Transcribe the stretch of entries below from the line with "core_liner_ply();" through the line with "before = set(bpy.data.objects)", exactly and with both ends included; leave out all other lines.

══ Supplied data

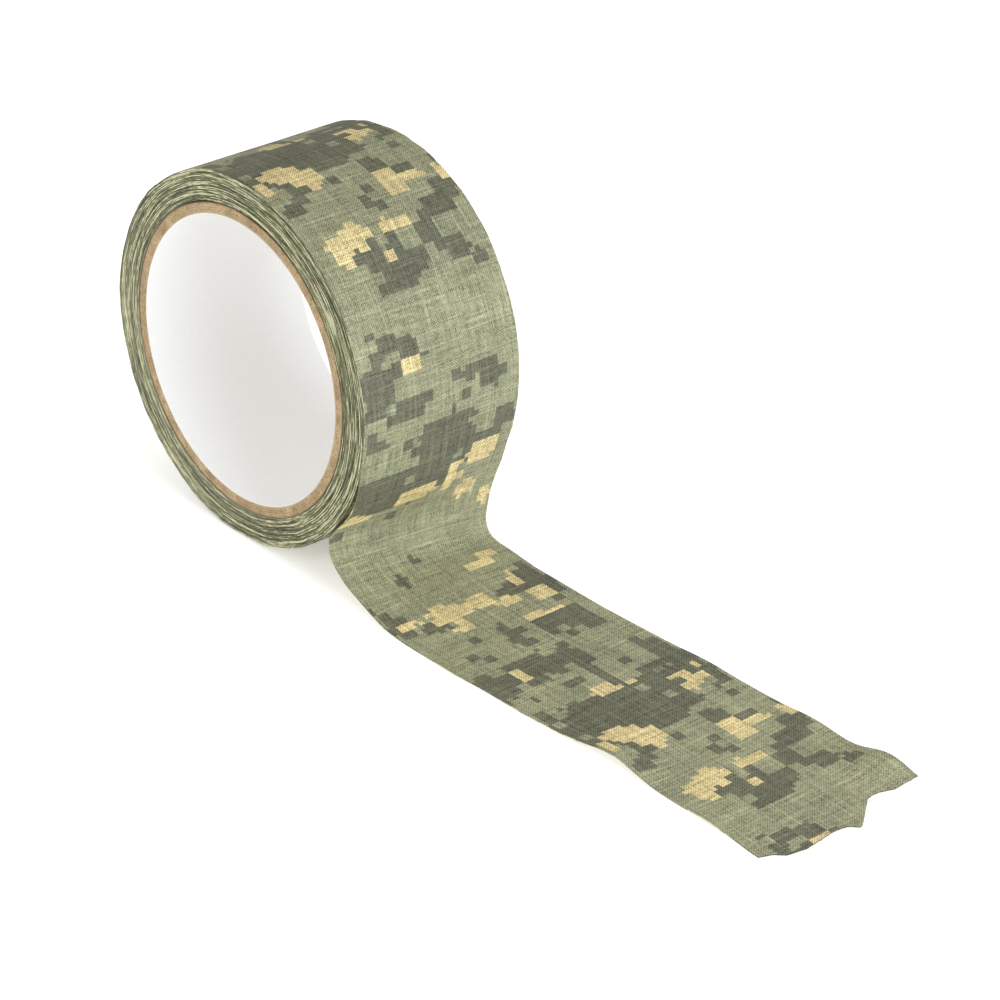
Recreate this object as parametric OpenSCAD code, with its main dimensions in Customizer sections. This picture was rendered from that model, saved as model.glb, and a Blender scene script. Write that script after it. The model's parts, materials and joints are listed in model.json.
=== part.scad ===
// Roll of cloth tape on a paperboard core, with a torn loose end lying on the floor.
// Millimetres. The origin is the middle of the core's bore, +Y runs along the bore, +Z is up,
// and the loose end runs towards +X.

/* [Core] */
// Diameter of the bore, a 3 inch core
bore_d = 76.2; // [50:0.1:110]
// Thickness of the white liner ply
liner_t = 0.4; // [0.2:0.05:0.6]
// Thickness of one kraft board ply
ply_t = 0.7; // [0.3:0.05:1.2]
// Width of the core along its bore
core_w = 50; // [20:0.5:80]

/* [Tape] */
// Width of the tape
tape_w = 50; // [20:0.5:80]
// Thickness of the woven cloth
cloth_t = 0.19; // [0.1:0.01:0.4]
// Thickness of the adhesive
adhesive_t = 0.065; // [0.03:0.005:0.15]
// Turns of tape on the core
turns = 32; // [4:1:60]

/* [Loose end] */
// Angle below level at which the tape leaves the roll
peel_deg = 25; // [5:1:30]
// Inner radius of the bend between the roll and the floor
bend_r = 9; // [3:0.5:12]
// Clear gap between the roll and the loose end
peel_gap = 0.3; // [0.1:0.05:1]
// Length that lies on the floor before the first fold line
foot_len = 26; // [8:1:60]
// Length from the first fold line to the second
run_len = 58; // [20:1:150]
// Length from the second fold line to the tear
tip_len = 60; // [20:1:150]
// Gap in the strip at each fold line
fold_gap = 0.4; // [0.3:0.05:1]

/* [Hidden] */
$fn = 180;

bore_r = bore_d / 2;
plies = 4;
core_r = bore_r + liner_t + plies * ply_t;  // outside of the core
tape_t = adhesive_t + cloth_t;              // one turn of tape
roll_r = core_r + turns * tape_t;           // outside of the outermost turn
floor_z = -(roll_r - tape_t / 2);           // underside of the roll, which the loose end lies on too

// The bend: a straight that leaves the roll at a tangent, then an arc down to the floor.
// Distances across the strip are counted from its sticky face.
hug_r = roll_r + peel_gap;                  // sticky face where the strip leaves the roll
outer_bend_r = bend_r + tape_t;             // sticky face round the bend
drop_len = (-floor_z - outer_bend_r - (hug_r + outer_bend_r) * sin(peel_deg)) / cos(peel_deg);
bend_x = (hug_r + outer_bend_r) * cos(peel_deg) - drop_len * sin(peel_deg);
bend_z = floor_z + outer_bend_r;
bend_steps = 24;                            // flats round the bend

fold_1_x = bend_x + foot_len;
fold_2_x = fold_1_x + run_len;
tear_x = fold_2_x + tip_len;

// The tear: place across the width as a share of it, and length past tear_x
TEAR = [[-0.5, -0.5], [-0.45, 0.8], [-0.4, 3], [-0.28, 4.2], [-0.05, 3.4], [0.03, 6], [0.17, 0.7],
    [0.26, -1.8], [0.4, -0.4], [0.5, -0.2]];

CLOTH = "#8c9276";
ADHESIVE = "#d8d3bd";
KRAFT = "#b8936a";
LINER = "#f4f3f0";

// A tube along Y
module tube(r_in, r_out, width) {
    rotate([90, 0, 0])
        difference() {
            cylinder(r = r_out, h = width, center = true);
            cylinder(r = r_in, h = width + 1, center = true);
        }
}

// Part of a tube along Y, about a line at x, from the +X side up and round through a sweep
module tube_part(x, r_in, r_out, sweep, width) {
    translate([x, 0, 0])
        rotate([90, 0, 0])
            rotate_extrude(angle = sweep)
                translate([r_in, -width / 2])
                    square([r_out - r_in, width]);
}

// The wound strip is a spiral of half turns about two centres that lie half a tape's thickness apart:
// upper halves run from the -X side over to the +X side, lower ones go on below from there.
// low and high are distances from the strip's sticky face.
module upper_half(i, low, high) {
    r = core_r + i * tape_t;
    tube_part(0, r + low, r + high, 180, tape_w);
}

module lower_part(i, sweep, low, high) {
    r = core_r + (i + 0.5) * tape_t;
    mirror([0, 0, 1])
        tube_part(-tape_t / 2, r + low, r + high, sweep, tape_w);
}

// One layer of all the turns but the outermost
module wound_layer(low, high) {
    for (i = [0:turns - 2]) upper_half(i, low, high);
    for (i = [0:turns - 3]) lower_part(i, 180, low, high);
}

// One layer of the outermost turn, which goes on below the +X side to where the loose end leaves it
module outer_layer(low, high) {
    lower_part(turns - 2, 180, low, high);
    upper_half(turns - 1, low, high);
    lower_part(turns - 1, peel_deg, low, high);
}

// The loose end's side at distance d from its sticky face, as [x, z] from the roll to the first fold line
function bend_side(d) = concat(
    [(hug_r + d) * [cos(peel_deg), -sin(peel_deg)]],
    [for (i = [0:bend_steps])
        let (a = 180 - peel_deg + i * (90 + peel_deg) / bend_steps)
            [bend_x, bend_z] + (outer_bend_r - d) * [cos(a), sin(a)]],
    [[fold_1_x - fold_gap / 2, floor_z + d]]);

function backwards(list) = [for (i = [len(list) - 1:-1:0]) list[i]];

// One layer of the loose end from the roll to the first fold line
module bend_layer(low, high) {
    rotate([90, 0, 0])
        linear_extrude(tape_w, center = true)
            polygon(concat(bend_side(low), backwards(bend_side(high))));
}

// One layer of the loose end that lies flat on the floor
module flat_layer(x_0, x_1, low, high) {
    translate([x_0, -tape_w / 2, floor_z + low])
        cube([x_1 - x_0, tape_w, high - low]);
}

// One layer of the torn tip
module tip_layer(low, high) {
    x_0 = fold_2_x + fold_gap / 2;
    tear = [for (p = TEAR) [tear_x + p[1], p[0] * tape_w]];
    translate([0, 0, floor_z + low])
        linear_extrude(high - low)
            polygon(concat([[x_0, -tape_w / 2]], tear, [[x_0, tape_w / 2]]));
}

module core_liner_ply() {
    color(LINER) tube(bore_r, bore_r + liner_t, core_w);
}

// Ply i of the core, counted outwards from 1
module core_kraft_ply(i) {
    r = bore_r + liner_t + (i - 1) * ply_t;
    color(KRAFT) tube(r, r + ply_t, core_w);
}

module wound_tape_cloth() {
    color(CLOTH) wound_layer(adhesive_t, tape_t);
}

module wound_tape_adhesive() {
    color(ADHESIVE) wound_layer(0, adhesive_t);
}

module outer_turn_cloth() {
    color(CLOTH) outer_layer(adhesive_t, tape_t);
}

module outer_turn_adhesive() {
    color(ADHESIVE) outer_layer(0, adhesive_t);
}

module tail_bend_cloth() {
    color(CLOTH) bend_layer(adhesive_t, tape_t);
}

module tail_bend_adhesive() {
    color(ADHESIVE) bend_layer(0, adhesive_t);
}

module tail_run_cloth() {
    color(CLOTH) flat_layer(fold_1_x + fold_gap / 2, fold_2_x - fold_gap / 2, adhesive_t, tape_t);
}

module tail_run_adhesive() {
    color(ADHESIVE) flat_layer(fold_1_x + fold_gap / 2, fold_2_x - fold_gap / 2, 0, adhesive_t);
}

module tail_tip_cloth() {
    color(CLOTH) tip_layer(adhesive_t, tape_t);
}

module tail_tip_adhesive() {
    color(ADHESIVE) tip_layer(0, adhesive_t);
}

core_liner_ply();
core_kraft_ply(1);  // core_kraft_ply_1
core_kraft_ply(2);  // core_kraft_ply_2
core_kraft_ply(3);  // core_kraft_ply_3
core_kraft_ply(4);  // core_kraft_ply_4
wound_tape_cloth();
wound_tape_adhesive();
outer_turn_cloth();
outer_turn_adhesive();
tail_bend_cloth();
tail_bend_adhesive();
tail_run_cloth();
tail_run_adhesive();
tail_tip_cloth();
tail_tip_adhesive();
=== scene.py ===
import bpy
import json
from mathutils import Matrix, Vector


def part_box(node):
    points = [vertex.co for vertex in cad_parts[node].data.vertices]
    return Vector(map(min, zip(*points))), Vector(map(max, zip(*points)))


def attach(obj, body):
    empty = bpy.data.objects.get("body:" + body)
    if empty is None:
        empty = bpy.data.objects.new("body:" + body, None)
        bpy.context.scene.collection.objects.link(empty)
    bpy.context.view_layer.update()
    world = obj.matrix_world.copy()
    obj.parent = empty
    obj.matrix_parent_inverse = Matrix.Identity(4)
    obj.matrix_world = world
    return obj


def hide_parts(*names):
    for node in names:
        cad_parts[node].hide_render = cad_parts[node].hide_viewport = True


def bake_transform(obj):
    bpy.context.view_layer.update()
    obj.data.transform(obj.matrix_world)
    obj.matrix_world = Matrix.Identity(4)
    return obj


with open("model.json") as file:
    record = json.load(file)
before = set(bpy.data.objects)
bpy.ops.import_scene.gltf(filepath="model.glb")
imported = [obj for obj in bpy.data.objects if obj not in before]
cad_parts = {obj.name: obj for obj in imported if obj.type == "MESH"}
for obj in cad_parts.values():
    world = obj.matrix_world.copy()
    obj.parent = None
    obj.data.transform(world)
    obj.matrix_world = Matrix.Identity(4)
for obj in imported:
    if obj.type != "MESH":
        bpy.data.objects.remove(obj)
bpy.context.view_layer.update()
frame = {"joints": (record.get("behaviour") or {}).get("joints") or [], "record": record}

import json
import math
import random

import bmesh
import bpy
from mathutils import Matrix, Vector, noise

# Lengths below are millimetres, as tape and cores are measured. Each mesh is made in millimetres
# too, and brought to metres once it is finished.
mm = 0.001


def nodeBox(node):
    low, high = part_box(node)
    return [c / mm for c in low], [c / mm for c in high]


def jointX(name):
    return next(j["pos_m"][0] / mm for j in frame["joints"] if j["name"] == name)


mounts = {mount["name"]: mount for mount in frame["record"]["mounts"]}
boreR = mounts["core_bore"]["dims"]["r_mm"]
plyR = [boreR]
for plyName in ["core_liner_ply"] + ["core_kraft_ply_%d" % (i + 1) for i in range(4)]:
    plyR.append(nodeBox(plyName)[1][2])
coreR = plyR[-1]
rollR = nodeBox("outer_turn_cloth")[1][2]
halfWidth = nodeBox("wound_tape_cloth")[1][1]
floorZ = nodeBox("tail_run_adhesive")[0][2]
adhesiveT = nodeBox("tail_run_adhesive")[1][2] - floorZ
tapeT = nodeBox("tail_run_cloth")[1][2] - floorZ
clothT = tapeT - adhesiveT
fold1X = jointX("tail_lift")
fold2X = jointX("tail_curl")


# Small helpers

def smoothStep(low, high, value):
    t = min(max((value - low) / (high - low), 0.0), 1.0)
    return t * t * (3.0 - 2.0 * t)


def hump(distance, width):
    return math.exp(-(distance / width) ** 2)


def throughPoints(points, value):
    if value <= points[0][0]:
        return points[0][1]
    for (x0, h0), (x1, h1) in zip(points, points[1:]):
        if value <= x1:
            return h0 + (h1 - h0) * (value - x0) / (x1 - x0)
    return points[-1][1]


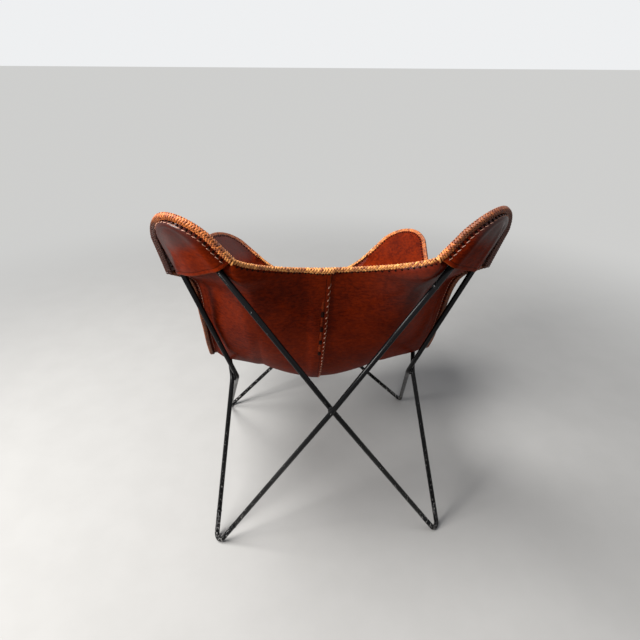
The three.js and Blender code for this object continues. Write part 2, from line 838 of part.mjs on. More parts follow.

════

- _Written solution_:
core_liner_ply();
core_kraft_ply(1);  // core_kraft_ply_1
core_kraft_ply(2);  // core_kraft_ply_2
core_kraft_ply(3);  // core_kraft_ply_3
core_kraft_ply(4);  // core_kraft_ply_4
wound_tape_cloth();
wound_tape_adhesive();
outer_turn_cloth();
outer_turn_adhesive();
tail_bend_cloth();
tail_bend_adhesive();
tail_run_cloth();
tail_run_adhesive();
tail_tip_cloth();
tail_tip_adhesive();
=== scene.py ===
import bpy
import json
from mathutils import Matrix, Vector


def part_box(node):
    points = [vertex.co for vertex in cad_parts[node].data.vertices]
    return Vector(map(min, zip(*points))), Vector(map(max, zip(*points)))


def attach(obj, body):
    empty = bpy.data.objects.get("body:" + body)
    if empty is None:
        empty = bpy.data.objects.new("body:" + body, None)
        bpy.context.scene.collection.objects.link(empty)
    bpy.context.view_layer.update()
    world = obj.matrix_world.copy()
    obj.parent = empty
    obj.matrix_parent_inverse = Matrix.Identity(4)
    obj.matrix_world = world
    return obj


def hide_parts(*names):
    for node in names:
        cad_parts[node].hide_render = cad_parts[node].hide_viewport = True


def bake_transform(obj):
    bpy.context.view_layer.update()
    obj.data.transform(obj.matrix_world)
    obj.matrix_world = Matrix.Identity(4)
    return obj


with open("model.json") as file:
    record = json.load(file)
before = set(bpy.data.objects)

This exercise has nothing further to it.